* START Data shown *

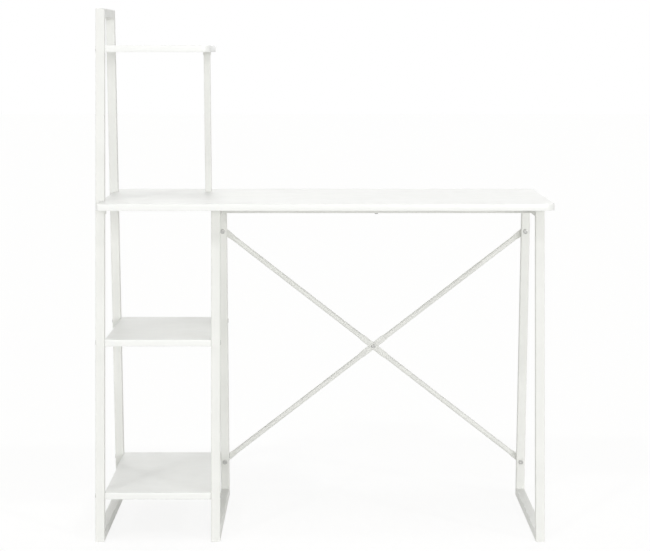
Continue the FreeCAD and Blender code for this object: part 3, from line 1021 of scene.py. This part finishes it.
@dataclass
class Studio:
    """White floor, soft lamps and the camera at the photograph's viewpoint.

    Attributes:
        lamps: The lamps.
        sky: Strength of the light from all round.
        floor_size: Length of the floor's sides.
        floor_colour: Colour of the floor.
        floor_drop: How far the floor lies below the desk's feet.
        floor_glow: Share of white that the floor shows of itself.
        floor_lift: What is added to it, so that the open floor is as white as the background.
        camera_place: Where the camera stands.
        camera_pitch: How far it looks down, in radians.
        camera_turn: How far it is turned to the left, in radians.
        lens: The camera's focal length in millimetres.
        sensor: Width of the camera's sensor in millimetres.
    """

    lamps: tuple[Lamp, ...] = (
        Lamp("front_left_lamp", -27.0, 41.0, 0.30, 3.5),
        Lamp("front_right_lamp", 43.0, 41.0, 0.30, 3.5),
        Lamp("low_front_lamp", 8.0, 3.0, 0.45, 12.0),
        Lamp("low_left_lamp", -20.0, 6.0, 0.23, 16.0),
        Lamp("low_right_lamp", 25.0, 6.0, 0.61, 16.0),
        Lamp("left_side_lamp", -75.0, 18.0, 0.30, 30.0),
        Lamp("rear_lamp", 175.0, 25.0, 0.59, 50.0),
        Lamp("high_front_lamp", 0.0, 70.0, 0.21, 14.0),
        Lamp("overhead_lamp", 0.0, 86.0, 0.31, 16.0),
    )
    sky: float = 0.37
    floor_size: float = 60.0
    floor_colour: Triple = (0.92, 0.92, 0.90)
    floor_drop: float = 0.0003
    floor_glow: float = 0.78
    floor_lift: float = 0.05
    camera_place: Triple = (-0.00292, -4.83807, 1.08906)
    camera_pitch: float = 0.10755
    camera_turn: float = -0.00148
    lens: float = 117.03
    sensor: float = 36.0

    def build(self) -> None:
        """Sets up the view, the light, the floor and the camera."""
        bpy.context.scene.view_settings.view_transform = "Standard"
        for lamp in self.lamps:
            lamp.hang()
        self.light_sky()
        self.lay_floor()
        self.set_camera()

    @staticmethod
    def seen_directly(tree: bpy.types.NodeTree) -> bpy.types.NodeSocket:
        """Tells rays that show a surface, also mirrored or through glass, from those that light.

        Args:
            tree: The node tree to add to.

        Returns:
            1 for rays that show the surface.
        """
        path = tree.nodes.new("ShaderNodeLightPath")
        seen = path.outputs["Is Camera Ray"]
        for ray in ("Is Glossy Ray", "Is Transmission Ray"):
            either = tree.nodes.new("ShaderNodeMath")
            either.operation = "MAXIMUM"
            tree.links.new(seen, either.inputs[0])
            tree.links.new(path.outputs[ray], either.inputs[1])
            seen = either.outputs[0]
        return seen

    def light_sky(self) -> None:
        """Lights the desk evenly from all round, before a white background."""
        world = bpy.data.worlds.new("studio")
        bpy.context.scene.world = world
        world.use_nodes = True
        tree = world.node_tree
        background = tree.nodes["Background"]
        background.inputs["Color"].default_value = (1.0, 1.0, 1.0, 1.0)
        strength = tree.nodes.new("ShaderNodeMapRange")
        strength.inputs["To Min"].default_value = self.sky
        strength.inputs["To Max"].default_value = 1.0
        tree.links.new(self.seen_directly(tree), strength.inputs["Value"])
        tree.links.new(strength.outputs["Result"], background.inputs["Strength"])

    def lay_floor(self) -> None:
        """Lays the white floor, which keeps the desk's shadow."""
        bpy.ops.object.select_all(action="DESELECT")
        bpy.ops.mesh.primitive_plane_add(size=self.floor_size, location=(0, 0, -self.floor_drop))
        floor = bpy.context.object
        floor.name = "floor"
        material = bpy.data.materials.new("white_floor")
        material.use_nodes = True
        tree = material.node_tree
        tree.nodes.clear()
        plain = tree.nodes.new("ShaderNodeBsdfDiffuse")
        plain.inputs["Color"].default_value = (*self.floor_colour, 1.0)
        faint = tree.nodes.new("ShaderNodeBsdfDiffuse")
        left_over = [(1.0 - self.floor_glow) * share for share in self.floor_colour]
        faint.inputs["Color"].default_value = (*left_over, 1.0)
        glow = tree.nodes.new("ShaderNodeEmission")
        glow.inputs["Strength"].default_value = self.floor_glow + self.floor_lift
        bright = tree.nodes.new("ShaderNodeAddShader")
        tree.links.new(faint.outputs[0], bright.inputs[0])
        tree.links.new(glow.outputs[0], bright.inputs[1])
        chosen = tree.nodes.new("ShaderNodeMixShader")
        tree.links.new(self.seen_directly(tree), chosen.inputs[0])
        tree.links.new(plain.outputs[0], chosen.inputs[1])
        tree.links.new(bright.outputs[0], chosen.inputs[2])
        output = tree.nodes.new("ShaderNodeOutputMaterial")
        tree.links.new(chosen.outputs[0], output.inputs["Surface"])
        floor.data.materials.append(material)

    def set_camera(self) -> None:
        """Adds the camera at the photograph's viewpoint."""
        data = bpy.data.cameras.new("camera")
        data.sensor_width = self.sensor
        data.lens = self.lens
        data.clip_end = 2 * self.floor_size
        camera = bpy.data.objects.new("camera", data)
        camera.location = self.camera_place
        camera.rotation_euler = (math.pi / 2 - self.camera_pitch, 0, self.camera_turn)
        bpy.context.scene.collection.objects.link(camera)
        bpy.context.scene.camera = camera


def main() -> None:
    """Builds and dresses the whole desk."""
    logging.basicConfig(level=logging.INFO, format="%(message)s")
    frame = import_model()
    finishes = Finishes()
    finishes.dress_frame(frame)
    side_frames = [SideFrame(name) for name in ("left_frame", "middle_frame", "right_frame")]
    for side_frame in side_frames:
        side_frame.weld(finishes)
    boards = [
        Desktop("desktop", left_radius=0.006, right_radius=0.020, outline=side_frames[0]),
        Board("lower_shelf"),
        Board("middle_shelf"),
        Board("top_shelf", right_radius=0.018),
    ]
    for board in boards:
        board.build(finishes)
    Brace(side_frames[0]).build(finishes)
    Studio().build()


if __name__ == "__main__":
    main()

* END Data shown *

__Exercise requirements__
Using the material above, quote the first line and each line after it, stopping at and including the line that holds "and the camera at the photograph's viewpoint.".

__Completed exercise__
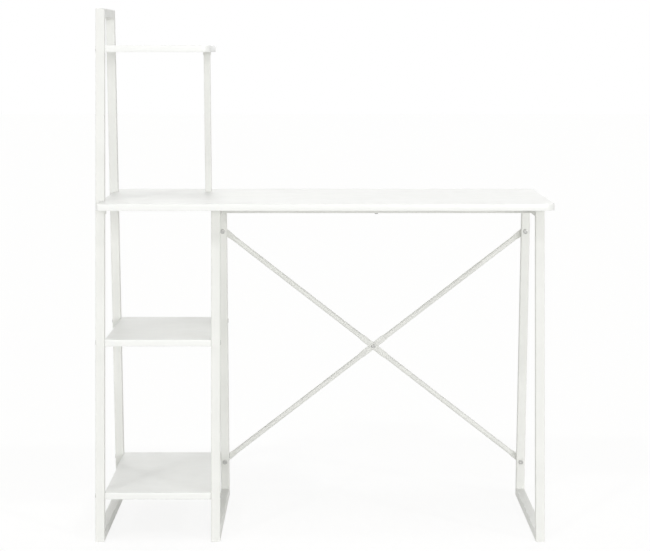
Continue the FreeCAD and Blender code for this object: part 3, from line 1021 of scene.py. This part finishes it.
@dataclass
class Studio:
    """White floor, soft lamps and the camera at the photograph's viewpoint.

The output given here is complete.